On 2017/07/10 15:32, Craig Ringer wrote:
> On 8 July 2017 at 00:03, David Fetter <david@fetter.org> wrote:
>
>> On Fri, Jul 07, 2017 at 10:29:26AM +0900, Amit Langote wrote:
>>> Hi Mark,
>>>
>>> On 2017/07/07 9:02, Mark Kirkwood wrote:
>>>> I've been trying out the new partitioning in version 10. Firstly, I
>> must
>>>> say this is excellent - so much nicer than the old inheritance based
>> method!
>>>
>>> Thanks. :)
>>>
>>>> My only niggle is the display of partitioned tables via \d etc. e.g:
>>>>
>>>> part=# \d
>>>> List of relations
>>>> Schema | Name | Type | Owner
>>>> --------+----------------------+-------+----------
>>>> public | date_fact | table | postgres
>>>> public | date_fact_201705 | table | postgres
>>>> public | date_fact_201706 | table | postgres
>>>> public | date_fact_20170601 | table | postgres
>>>> public | date_fact_2017060100 | table | postgres
>>>> public | date_fact_201707 | table | postgres
>>>> public | date_fact_rest | table | postgres
>>>> (7 rows)
>>
>> Would showing relispartition=tru tables only in \d+ fix this?

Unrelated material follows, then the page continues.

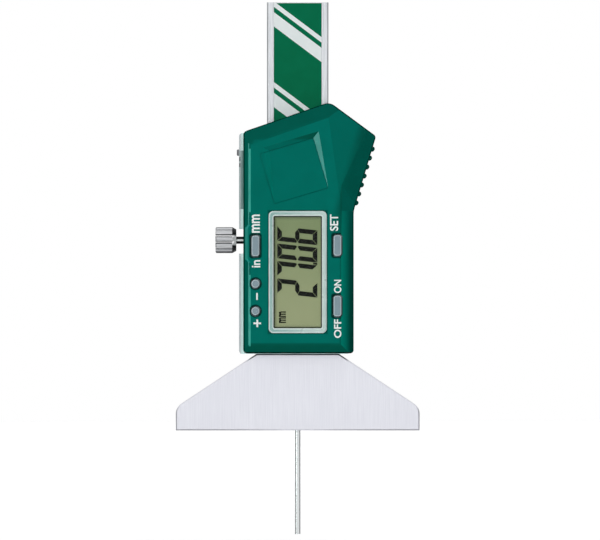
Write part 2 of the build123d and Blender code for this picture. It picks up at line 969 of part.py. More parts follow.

>> <http://www.postgresql.org/mailpref/pgsql-hackers>
>>
>
> I think so.
I posted a patch upthread which makes \d hide partitions (relispartition =
true relations) and include them if the newly proposed '!' modifier is
specified. The '+' modifier is being used to show additional detail of
relations chosen to be listed at all, so it seemed like a bad idea to
extend its meaning to also dictate whether partitions are to be listed.
We have a separate 'S' modifier to ask to list system objects (which are,
by default hidden), so it made sense to me to add yet another modifier
(aforementioned '!') for partitions.
> I'd like to add a flag of some kind to \d column output that marks a table
> as having partitions, but I can't think of anything narrow enough and still
> useful.
Actually, if \d had shown RELKIND_PARTITIONED_TABLE tables as of Type
"partitioned table", we wouldn't need a separate flag for marking a table
as having partitions. But we've avoided using that term ("partitioned
table") in the error messages and such, so wouldn't perhaps be a good idea
to do that here. But I wonder if we (also) want to distinguish
partitioned tables from regular tables? I understood that there is some
desire for partitions be distinguished when they are listed in the output,
either by default or by using a modifier.